The euro, the common currency of 19 European nations, dropped more than 20 percent against the dollar over the past year, trading Friday in currency markets at $1.08, compared with $1.38 a year ago.

Alan M. Krensky, chief executive of Krensky Colpitts World Travel in Norwood, said his bookings to Europe are up 10 percent in recent months. Particularly popular is Italy’s Amalfi Coast. “People are going to do some shopping sprees in Europe,” Krensky said.


Europe is an important market for many of the state’s leading industries, including technology, biotechnology, and medical devices, according to WISERTrade’s data. In January, sales of medical devices, such as surgical instruments, imaging machines, and blood pressure monitors, fell more than 7 percent in euro countries compared with a year earlier.

“The drop in the euro will have an impact on these companies,” said Tom Sommer, president of the Massachusetts Medical Device Industry Council, a trade group. “It may be too early to tell what the long-term impact will be.”

Other industries worry, too. Econocorp Inc., a Randolph company that manufactures machines that make boxes and packaging, said the buying climate in Europe has soured in recent weeks as distributors consider cutting back on US products made more costly by the exchange rate.

Justin Kirkpatrick, director of export sales for the company, said some European distributors that buy Econocorp’s machines have told him that the weaker euro has made “many products imported from the USA noncompetitive.”

It hasn’t affected Econocorp’s sales yet, Kirkpatrick said, but it means the company’s customers could ask for discounts, or buy from European manufacturers of similar products.


“It’s been very difficult and very challenging,” he said. “Normally we’ve always had an advantage because of price.”

A one-to-one exchange rate between the dollar and the euro is a rare occurrence. It happened in 1999, when the euro was launched, and again in 2000 and 2002.

The euro has faltered recently along with the region’s economy, which has led the European Central Bank to launch an aggressive stimulus plan that includes buying more than $1 trillion in bonds to pump money into the economy.

Economists equate the bond-buying program — similar to the “quantitative easing” ended by the Federal Reserve last year — to printing money, which devalues a currency.

At the same time the US economy has gained momentum, leading the Fed to unwind its stimulus programs and prepare to raise short-term interest rates. That, in turn, has led to a stronger dollar, economists said. US unemployment, at 5.5 percent, is half of Europe’s 11 percent jobless rate.

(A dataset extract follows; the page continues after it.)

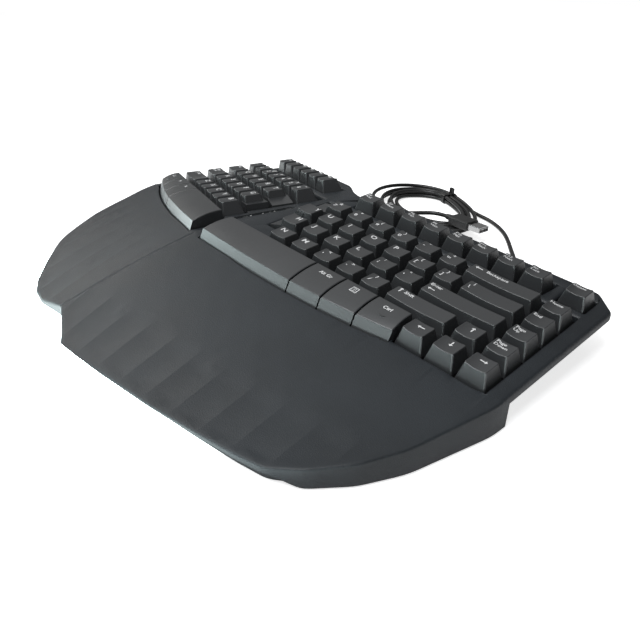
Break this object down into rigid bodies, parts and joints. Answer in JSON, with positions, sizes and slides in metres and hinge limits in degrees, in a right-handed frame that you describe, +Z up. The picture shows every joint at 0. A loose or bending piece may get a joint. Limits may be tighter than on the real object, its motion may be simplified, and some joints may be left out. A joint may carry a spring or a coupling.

When the euro was strong — it hit $1.60 in April 2008 — it was common to see busloads of European travelers at New England outlet malls. Europeans accounted for 55 percent of the 1.6 million international visitors to Boston last year, according to the Greater Boston Convention and Visitors Bureau. Canadians made up 25 percent.

Most will continue to come to Massachusetts this year, having booked and paid for the trip well in advance, said Patrick Moscaritolo, president of the regional marketing bureau. On the downside, he said, they might eat out or shop less because their money buys less.

“He or she will probably experience sticker shock,” Moscaritolo said.

Local consumers, however, may enjoy lower prices on European goods, which become cheaper here when the dollar is stronger. Brett Vankoski, co-founder of 90+ Cellars, a Boston-based discount wine seller that buys excess production from top wineries and puts its own label on it.

He said the company is buying pricier French champagnes and Tuscan reds to bring back to the United States because the dollar goes so much farther in Europe.

While some of those wines normally retail for about $50 a bottle, 90+ can sell them for about $30 because of the favorable exchange rate, he said. Vankoski said many European wines that typically sell for $10 to $30 a bottle will offer the biggest values.

“Reductions could be significant,” he said. “Hopefully more people will be trading up and getting a very good deal on a very classy bottle of wine.”